Chidi Blyden, who served as deputy assistant secretary of Defense for African affairs during the Biden administration, recently opened Culturally Bound, a strategic consulting firm advising on development, security and investment in Africa.
'We got the message that we can still go and invest in Africa, and I still will go and invest in Africa, from its talent to critical minerals,' Blyden said in an interview with The Hill on the sidelines of the summit. 'But what I've done now is I've created a small business to go out and provide advisory services in the private sector.'
Blyden was most recently the CEO of the Millennium Challenge Corporation (MCC) — the U.S. government agency known for its infrastructure projects that promoted economic growth, which the Trump administration shut down.
She argued the MCC was one of the best tools to deepen U.S. ties with African countries with the potential to expand abroad, and box out China economically.
'It's not clear right now how the average small business can get into the spaces, I am optimistic that this administration will create funnels and opportunities,' she said.
There are 54 countries on the continent, all with distinct opportunities and challenges. It's also a massive and growing workforce and retail market — by 2050, 1 in 4 people on the planet will be African.
Yet there remain enormous barriers to entry for foreign businesses and investment, from corruption to lack of infrastructure, stalled or slow economic growth, violence and humanitarian crises.
Comfort Ero, president and CEO of the International Crisis Group, cautioned that economic dealmaking would not resolve some of the entrenched conflicts facing the continent.
'If I thought you could use a mineral deal to end decades of war, then there's lots of countries that I imagine would have been fixed already,' Ero said on the African panel at Milken.
She was referring to a potential deal between Washington and the Democratic Republic of Congo, looking to trade mineral wealth for security guarantees. Just last week, Washington inked the framework of a minerals deal with Ukraine, though avoided making any firm commitments on security.
The Congo deal is being formulated as a way to end fighting in eastern Congo with the M23 rebel militia, backed by Rwanda — although a mix of rebel groups are active in the region. Last month, Secretary of State Marco Rubio convened the foreign ministers of Congo and Rwanda to sign a declaration of principles expressing intent to come to a resolution.
Ero said the movement toward peace talks is an important step.
'What it doesn't address is why we've got excessive back-and-forth fighting in the east of the Congo. What it doesn't address is disarmament of militias. What it doesn't address is the insecurity concerns of Kinshasa. And it doesn't address the insecurity concerns of Kigali as well,' she said.

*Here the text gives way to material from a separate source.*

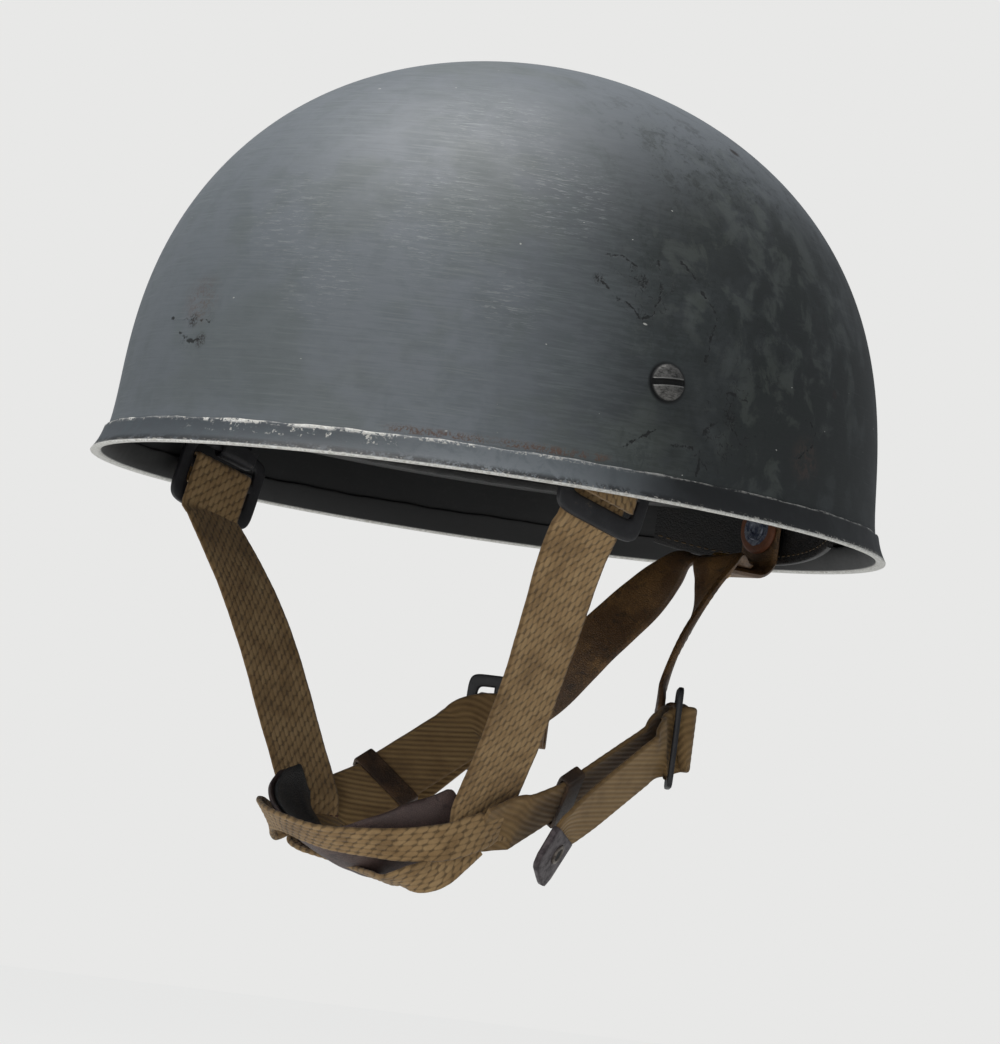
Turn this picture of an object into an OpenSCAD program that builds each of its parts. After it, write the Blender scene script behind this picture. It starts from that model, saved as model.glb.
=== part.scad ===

'So I think you can strike a deal that takes out the resources of the country, but if it doesn't deal with the fundamentals, then that's a problem.'
One executive attending the conference, who was granted anonymity to offer a personal view, described a 'disconnect' between developments in Washington and the tone in California.
'I found the voices at Milken to be very booster-ish and far more positive than the mood in Washington to me. There felt like a real disconnect,' the executive said.
'I don't discount what I was hearing at Milken. It was, to me, quite useful as a little bit of a level-set. … People are just, keeping on, keeping on.'
While U.S. aid may not be the answer for Africa's economic future, the executive noted there are 'a lot of lives depending' on continued humanitarian support. Rubio has insisted lifesaving programs will continue despite deep cuts to the United States Agency for International Development.
Trump's cuts to foreign aid for the continent — in particular for HIV/AIDS prevention programs, the suspension of the Prosper Africa initiative and the likely termination of the African Growth and Opportunity Act — are likely to strain ties with the continent. The U.S. also plans to cut $555 million in funding to the African Development Bank.
The administration has not signaled it's going to end support pledged during the Biden administration for the Lobito corridor — a major infrastructure project to move mined minerals from the Congo through Zambia to Angola's Atlantic coast.
One African investor, who asked for anonymity because he did not want to speak on behalf of his company, said the U.S. aid cuts were a gut punch to African leaders and communities.
'I spend a lot of time with authorities across Africa, what all of them were saying … every time they get in the room with the U.S., there was some sort of almost deference to the U.S. because of what the U.S. was doing in terms of programs. … Wll of them are now wondering how are they going to be able to fill the gap,' the investor said.
But the investor said a global economic downturn would be more damaging in terms of his work, which includes philanthropy.
'We know as trade goes down, then there's a chance that the global economy will also slow down, and that will have an implication on commodity prices, and Africa is seen as a commodity exporter,' they said.
'African assets might look less attractive just based on that.'
Laura Kelly received a complimentary press pass to the conference.